Source data:
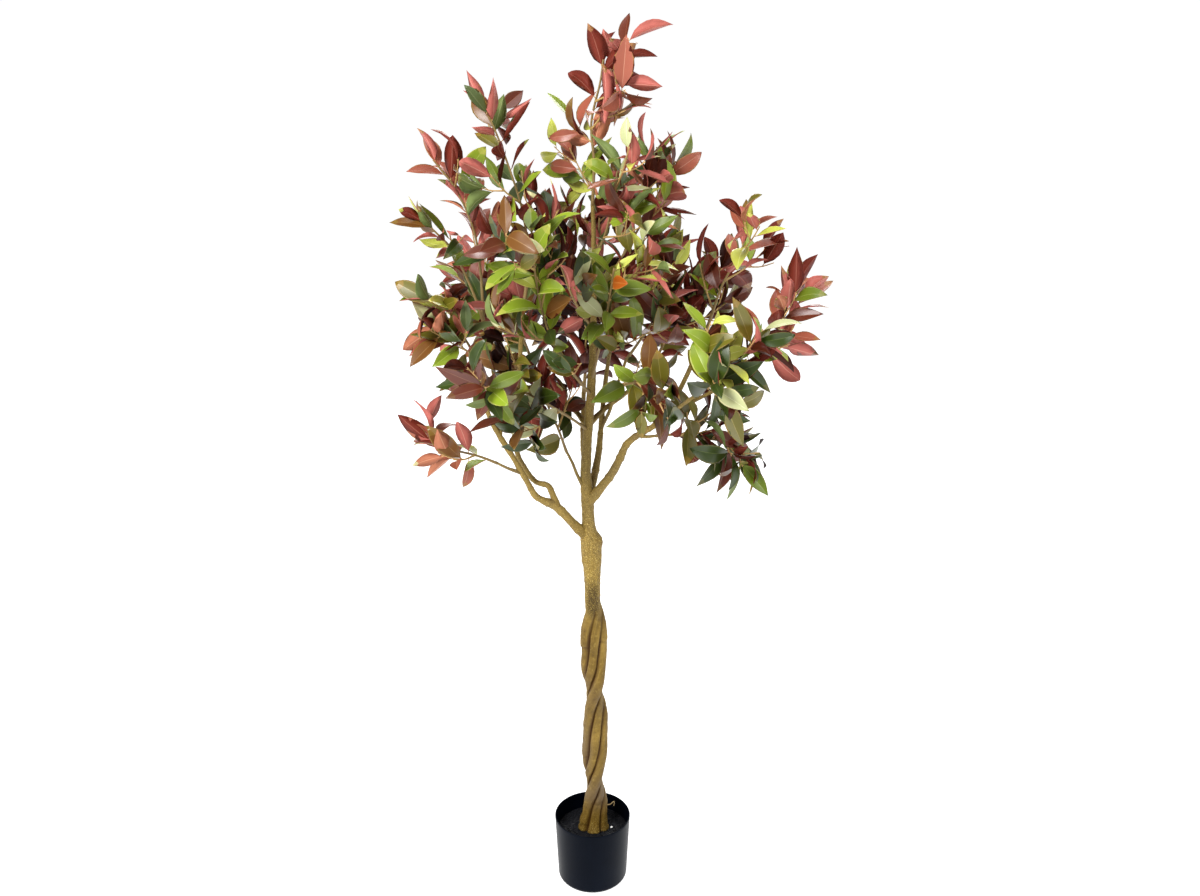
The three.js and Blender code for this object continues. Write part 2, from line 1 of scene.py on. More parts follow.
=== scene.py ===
"""An artificial indian laurel fig in a nursery pot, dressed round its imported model.

Shapes are worked out in millimetres and degrees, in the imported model's frame: the origin is the centre of
the pot's underside, +Z is up, X runs to the right and Y away from the viewer. A heading is degrees from +X
towards +Y, and a rise is degrees above level. Each mesh becomes metres where it is made.
"""
import math
from collections import namedtuple
from itertools import combinations

import bpy
import numpy as np
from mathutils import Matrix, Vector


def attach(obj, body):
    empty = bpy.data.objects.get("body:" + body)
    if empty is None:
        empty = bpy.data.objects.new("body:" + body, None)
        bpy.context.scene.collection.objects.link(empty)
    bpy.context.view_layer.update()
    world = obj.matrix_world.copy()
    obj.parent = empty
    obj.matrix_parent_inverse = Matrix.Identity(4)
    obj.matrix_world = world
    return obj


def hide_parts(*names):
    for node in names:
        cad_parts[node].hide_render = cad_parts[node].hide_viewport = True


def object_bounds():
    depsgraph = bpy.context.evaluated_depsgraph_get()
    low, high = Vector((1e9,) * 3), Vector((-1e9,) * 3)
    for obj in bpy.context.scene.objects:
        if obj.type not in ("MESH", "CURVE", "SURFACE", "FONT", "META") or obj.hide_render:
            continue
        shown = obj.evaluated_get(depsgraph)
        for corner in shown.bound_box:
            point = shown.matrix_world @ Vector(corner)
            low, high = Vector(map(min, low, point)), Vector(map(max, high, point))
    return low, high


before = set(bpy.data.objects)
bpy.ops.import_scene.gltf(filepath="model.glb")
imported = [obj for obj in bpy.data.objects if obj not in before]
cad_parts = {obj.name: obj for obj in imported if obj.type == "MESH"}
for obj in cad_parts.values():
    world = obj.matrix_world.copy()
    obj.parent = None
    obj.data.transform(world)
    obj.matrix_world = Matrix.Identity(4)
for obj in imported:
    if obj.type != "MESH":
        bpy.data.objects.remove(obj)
cad_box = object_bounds()

MM = 0.001

# The photograph's frame, and where its camera stood
PHOTO_WIDTH = 1200
CAMERA = {"focal_px": 1236, "down": 20, "x": 16.6, "y": -2290, "z": 1850}
SENSOR_MM = 36

# Pot and filling
POT = {"height": 157, "rim": 82.5, "foot": 76, "corner": 12, "wall": 2.4, "floor": 3, "columns": 144}
# Points along each stretch of the pot's profile, and along the filling's lower corner
STEPS = {"wall": 24, "corner": 12, "lip": 9, "inner": 8, "bed": 5}
FILL = {
    "top": 122, "flat": 38, "edge_drop": 2, "gap": 0.6, "first_ring": 0.5, "last_ring": 2, "level_edge": 3,
}
# Lumps of the filling, as rows for grains()
FILL_LUMPS = ((0.8, 11, 3, 1), (0.9, 3.4, 4, 1))
GRIT = {
    "row": 1.6, "columns": 240, "pebbles": 2200, "least": 0.8, "most": 2.3, "inset": 4, "stray": 1.5,
    "stray_turn": 0.4, "raised": 0.3, "dents": 9, "dent": 0.18, "narrow": 0.75, "stretch": 0.5, "flat": 0.6,
}
# A white chip in the grit: its middle, half sizes and turn
CHIP = {"at": (42.5, -3, 123.5), "half": (3.6, 2.6, 2.4), "turn": 30, "dents": 5, "dent": 0.12}
# A wiry rootlet on the foot's right side: its bends and its radii
ROOTLET = (
    (18, 0, 178), (33.6, 0, 180.5), (39.5, 0, 182), (46.3, -1, 189), (47.6, -1, 187), (46.8, -1, 177.6),
)
ROOTLET_RADII = (1.3, 1.1, 1.2, 1.0, 1.1, 0.6)
ROOTLET_GRID = {"sides": 10, "row": 1.5}

# Trunk: height, sway to the right, and radius, from the cut foot to the leader's tip
TRUNK = np.array([
    (122, 3, 21.9), (212, 6.5, 21.9), (266, 3.5, 22), (320, 5.8, 22), (410, 7.5, 22), (462, 4.2, 22),
    (498, 2.9, 22), (577, 4.2, 22), (626, 5.2, 22), (655, 4.2, 20), (681, 1.2, 16.3), (725, 0.9, 16.8),
    (758, 0.4, 18.3), (772, -0.7, 21), (824, -1.5, 21.2), (839, -4.6, 15), (852, -6.6, 13.2),
    (906, -8.4, 13), (966, -12, 10.7), (1031, -8.8, 10), (1126, -0.9, 8.5), (1246, 4.2, 6.5),
    (1365, 4.5, 5.2), (1457, 4.6, 4.3), (1492, 2.8, 3.8),
])
TRUNK_GRID = {"row": 3, "columns": 144}
BRAID = {
    "narrow": 82, "wide": 98, "top": 660, "fade": 40, "pitch": 444, "bulge_height": 577, "slack": 0.7,
    "oval": 4.8, "groove": 0.26, "roundness": 0.9,
}
FLARE = {"radius": 8, "height": 20, "toes": 0.35}
KNOB = {"height": 815, "tall": 11, "heading": -20, "out": 2.5}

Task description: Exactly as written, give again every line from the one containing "obj.data.transform(world)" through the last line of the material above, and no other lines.

Result of this task:
    obj.data.transform(world)
    obj.matrix_world = Matrix.Identity(4)
for obj in imported:
    if obj.type != "MESH":
        bpy.data.objects.remove(obj)
cad_box = object_bounds()

MM = 0.001

# The photograph's frame, and where its camera stood
PHOTO_WIDTH = 1200
CAMERA = {"focal_px": 1236, "down": 20, "x": 16.6, "y": -2290, "z": 1850}
SENSOR_MM = 36

# Pot and filling
POT = {"height": 157, "rim": 82.5, "foot": 76, "corner": 12, "wall": 2.4, "floor": 3, "columns": 144}
# Points along each stretch of the pot's profile, and along the filling's lower corner
STEPS = {"wall": 24, "corner": 12, "lip": 9, "inner": 8, "bed": 5}
FILL = {
    "top": 122, "flat": 38, "edge_drop": 2, "gap": 0.6, "first_ring": 0.5, "last_ring": 2, "level_edge": 3,
}
# Lumps of the filling, as rows for grains()
FILL_LUMPS = ((0.8, 11, 3, 1), (0.9, 3.4, 4, 1))
GRIT = {
    "row": 1.6, "columns": 240, "pebbles": 2200, "least": 0.8, "most": 2.3, "inset": 4, "stray": 1.5,
    "stray_turn": 0.4, "raised": 0.3, "dents": 9, "dent": 0.18, "narrow": 0.75, "stretch": 0.5, "flat": 0.6,
}
# A white chip in the grit: its middle, half sizes and turn
CHIP = {"at": (42.5, -3, 123.5), "half": (3.6, 2.6, 2.4), "turn": 30, "dents": 5, "dent": 0.12}
# A wiry rootlet on the foot's right side: its bends and its radii
ROOTLET = (
    (18, 0, 178), (33.6, 0, 180.5), (39.5, 0, 182), (46.3, -1, 189), (47.6, -1, 187), (46.8, -1, 177.6),
)
ROOTLET_RADII = (1.3, 1.1, 1.2, 1.0, 1.1, 0.6)
ROOTLET_GRID = {"sides": 10, "row": 1.5}

# Trunk: height, sway to the right, and radius, from the cut foot to the leader's tip
TRUNK = np.array([
    (122, 3, 21.9), (212, 6.5, 21.9), (266, 3.5, 22), (320, 5.8, 22), (410, 7.5, 22), (462, 4.2, 22),
    (498, 2.9, 22), (577, 4.2, 22), (626, 5.2, 22), (655, 4.2, 20), (681, 1.2, 16.3), (725, 0.9, 16.8),
    (758, 0.4, 18.3), (772, -0.7, 21), (824, -1.5, 21.2), (839, -4.6, 15), (852, -6.6, 13.2),
    (906, -8.4, 13), (966, -12, 10.7), (1031, -8.8, 10), (1126, -0.9, 8.5), (1246, 4.2, 6.5),
    (1365, 4.5, 5.2), (1457, 4.6, 4.3), (1492, 2.8, 3.8),
])
TRUNK_GRID = {"row": 3, "columns": 144}
BRAID = {
    "narrow": 82, "wide": 98, "top": 660, "fade": 40, "pitch": 444, "bulge_height": 577, "slack": 0.7,
    "oval": 4.8, "groove": 0.26, "roundness": 0.9,
}
FLARE = {"radius": 8, "height": 20, "toes": 0.35}
KNOB = {"height": 815, "tall": 11, "heading": -20, "out": 2.5}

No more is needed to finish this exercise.